Truly, the character design for Castlevania: Nocturne is unmatched. Whether it’s Drolta’s vast wardrobe or the subtle ways that Richter changes over the season, and even still the gaggle of nighcreatures we see throughout the series as well, every character holds layers of story in their designs. But with these new designs and details, the striking animation changes in Castlevania: Nocturne also becomes a highlight.
In a more simplified style, the action sequences resemble a style closer to what was used in the big fight sequences of Castlevania Season 4 than any other work done by Powerhouse Animation. Showcasing the range of the animators themselves, there is a balance of fine details in single-frame shots of nobility or faces or bodies laying still that shifts away once battle begins. This transition has an artistry that fans of studio MAPPA will notice, and I mean that with the highest compliment attached.
The action sequences in Castlevania: Nocturne are many, and they each capture a diversity of style that is fit to those fighting, which, when brought together in the climactic fight at the end of the season, is rewarding beyond description. There is truly no Western animation studio bringing this amount of talent to action sequences nor embracing the ugly elements of characters with unflattering angles to tell story points as much as knowing how to create desire on screen. Everything about the animation in this series is striking.

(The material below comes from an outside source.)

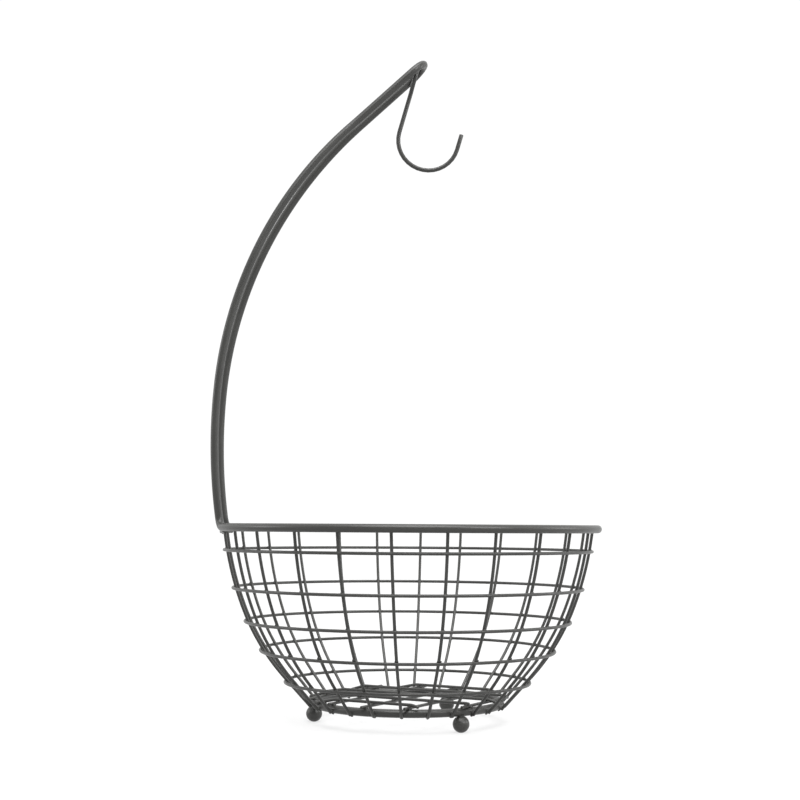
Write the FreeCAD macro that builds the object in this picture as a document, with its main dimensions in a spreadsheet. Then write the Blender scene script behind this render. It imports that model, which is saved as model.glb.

Castlevania: Nocturne is an exquisite take on revolution, freedom, and cycles of violence without losing its video game roots or dark fantasy action. Balancing these two elements against each other and creating characters that clearly exist well beyond our time with them on screen, this series is a triumph and lives decidedly outside the shadow of the past. Here’s to a second season, may Netflix confirm it soon.
Castlevania: Nocturne is streaming now, exclusively on Netflix.
Castlevania: Nocturne is an exquisite take on revolution, freedom, and cycles of violence without losing its video game roots or dark fantasy action. This series is a triumph and lives decidedly outside the shadow of the past.